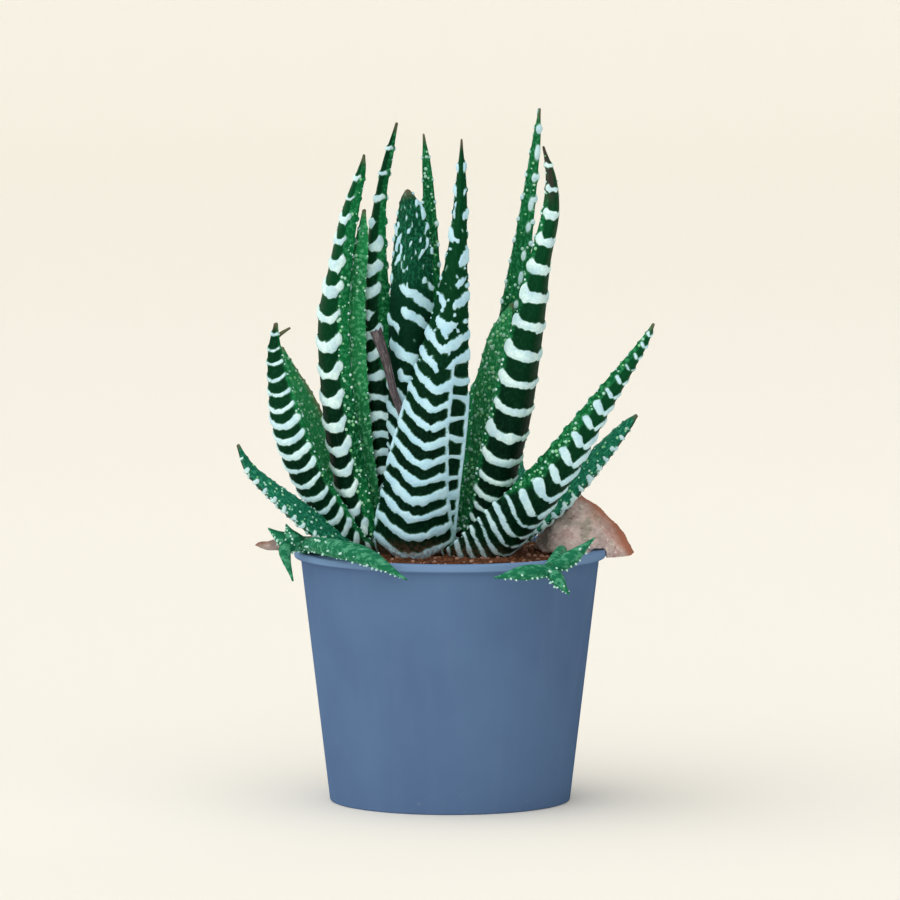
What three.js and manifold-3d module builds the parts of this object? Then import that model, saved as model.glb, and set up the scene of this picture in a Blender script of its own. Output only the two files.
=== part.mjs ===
// A potted haworthia: a rosette of thick, keeled, white-banded leaves in a plain tapered pot.
//
// Units are millimetres, +Z is up, and the origin is the centre of the pot's flat bottom.
// The front of the plant faces -Y. Every piece is one closed solid of its own, and pieces
// that lie against each other keep a small clearance, so nothing overlaps.

import * as THREE from 'three';
import { mergeVertices } from 'three/addons/utils/BufferGeometryUtils.js';
import Module from 'manifold-3d';

const wasm = await Module();
wasm.setup();

// Driving dimensions

const CLEARANCE = 0.3;

const POT_HEIGHT = 74.5;
const POT_BASE_RADIUS = 35.5;
const POT_BODY_RADIUS = 44.1;
const POT_WALL = 1.6;
const POT_FLOOR = 2;
const LIP_RADIUS = 46;
const LIP_HEIGHT = 2.3;
const LIP_OPENING_RADIUS = 41.9;
const POT_SIDES = 46;
const DRAIN_COUNT = 6;
const DRAIN_RADIUS = 3;
const DRAIN_RING_RADIUS = 22;

const SOIL_EDGE = 72.6;
const SOIL_CENTRE = 74.4;
const SOIL_LUMP = 0.35;

const PLANT_X = -6.5;
const CROWN_RADIUS = 5.5;
const CROWN_BOTTOM = 60;
const CROWN_SHOULDER = 78;
const CROWN_TOP = 100;

const BAND_LIFT = 0.45;
const BAND_SWEEP = 0.3;
const ROOM_SWELL = 1.05;
const ROOM_INNER_SHARE = 0.75;
const THINNEST = 0.25;
const ROOT_RADIUS = 4.5;
const ROOT_DROP = 2.5;
const ROOT_WIDTH_SHARE = 0.6;

const STALK_RADIUS = 1.1;
const LEAFLET_THICKNESS = 0.85;

const GREEN_DARK = 0x14502c;
const GREEN_LIGHT = 0x3f9a55;
const GREEN_TEAL = 0x2f8064;
const POT_BLUE = 0x587595;
const SOIL_BROWN = 0x6b4430;
const STALK_BROWN = 0x5a4650;
const STONE_PINK = 0xa88474;

// The leaves, from the innermost to the outermost. A station is [x, y, z, half-width] at the
// middle of the leaf's inner face. `faces` is the compass angle that the outer, keeled face
// looks to, counted from +X. `pitch` is the spacing of the bands near the root and the tip.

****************

STATED EXERCISE :: Give the data again, exactly as it stands.

EXERCISE OUTPUT ::
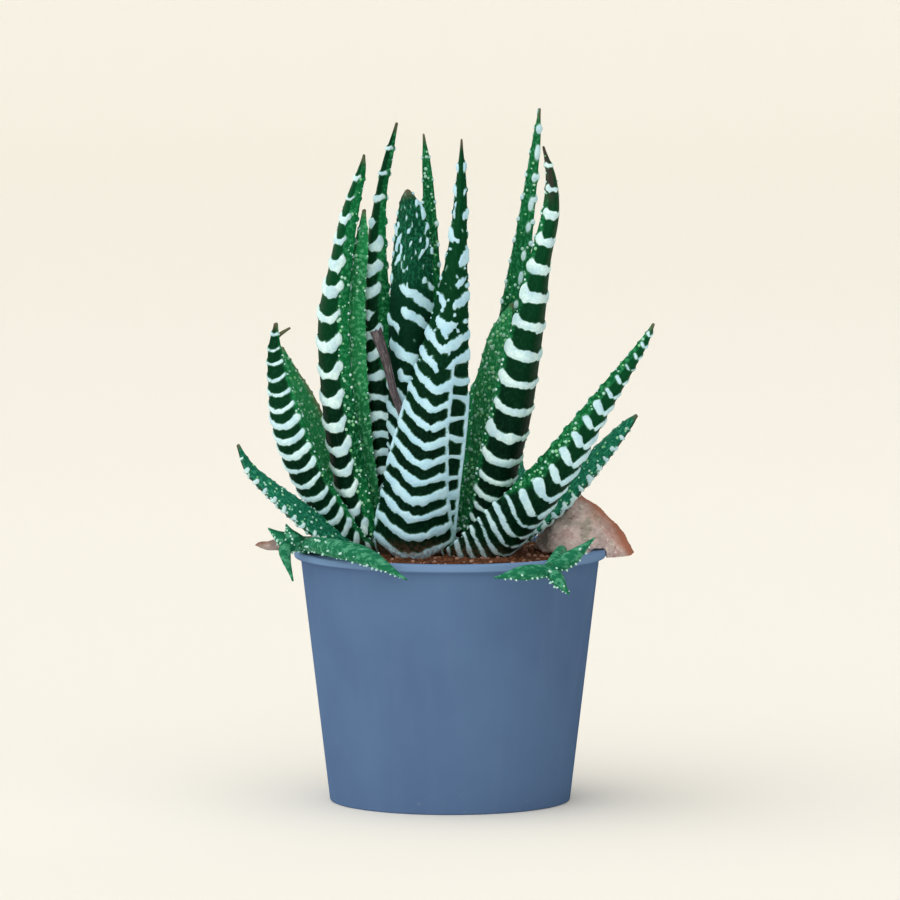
What three.js and manifold-3d module builds the parts of this object? Then import that model, saved as model.glb, and set up the scene of this picture in a Blender script of its own. Output only the two files.
=== part.mjs ===
// A potted haworthia: a rosette of thick, keeled, white-banded leaves in a plain tapered pot.
//
// Units are millimetres, +Z is up, and the origin is the centre of the pot's flat bottom.
// The front of the plant faces -Y. Every piece is one closed solid of its own, and pieces
// that lie against each other keep a small clearance, so nothing overlaps.

import * as THREE from 'three';
import { mergeVertices } from 'three/addons/utils/BufferGeometryUtils.js';
import Module from 'manifold-3d';

const wasm = await Module();
wasm.setup();

// Driving dimensions

const CLEARANCE = 0.3;

const POT_HEIGHT = 74.5;
const POT_BASE_RADIUS = 35.5;
const POT_BODY_RADIUS = 44.1;
const POT_WALL = 1.6;
const POT_FLOOR = 2;
const LIP_RADIUS = 46;
const LIP_HEIGHT = 2.3;
const LIP_OPENING_RADIUS = 41.9;
const POT_SIDES = 46;
const DRAIN_COUNT = 6;
const DRAIN_RADIUS = 3;
const DRAIN_RING_RADIUS = 22;

const SOIL_EDGE = 72.6;
const SOIL_CENTRE = 74.4;
const SOIL_LUMP = 0.35;

const PLANT_X = -6.5;
const CROWN_RADIUS = 5.5;
const CROWN_BOTTOM = 60;
const CROWN_SHOULDER = 78;
const CROWN_TOP = 100;

const BAND_LIFT = 0.45;
const BAND_SWEEP = 0.3;
const ROOM_SWELL = 1.05;
const ROOM_INNER_SHARE = 0.75;
const THINNEST = 0.25;
const ROOT_RADIUS = 4.5;
const ROOT_DROP = 2.5;
const ROOT_WIDTH_SHARE = 0.6;

const STALK_RADIUS = 1.1;
const LEAFLET_THICKNESS = 0.85;

const GREEN_DARK = 0x14502c;
const GREEN_LIGHT = 0x3f9a55;
const GREEN_TEAL = 0x2f8064;
const POT_BLUE = 0x587595;
const SOIL_BROWN = 0x6b4430;
const STALK_BROWN = 0x5a4650;
const STONE_PINK = 0xa88474;

// The leaves, from the innermost to the outermost. A station is [x, y, z, half-width] at the
// middle of the leaf's inner face. `faces` is the compass angle that the outer, keeled face
// looks to, counted from +X. `pitch` is the spacing of the bands near the root and the tip.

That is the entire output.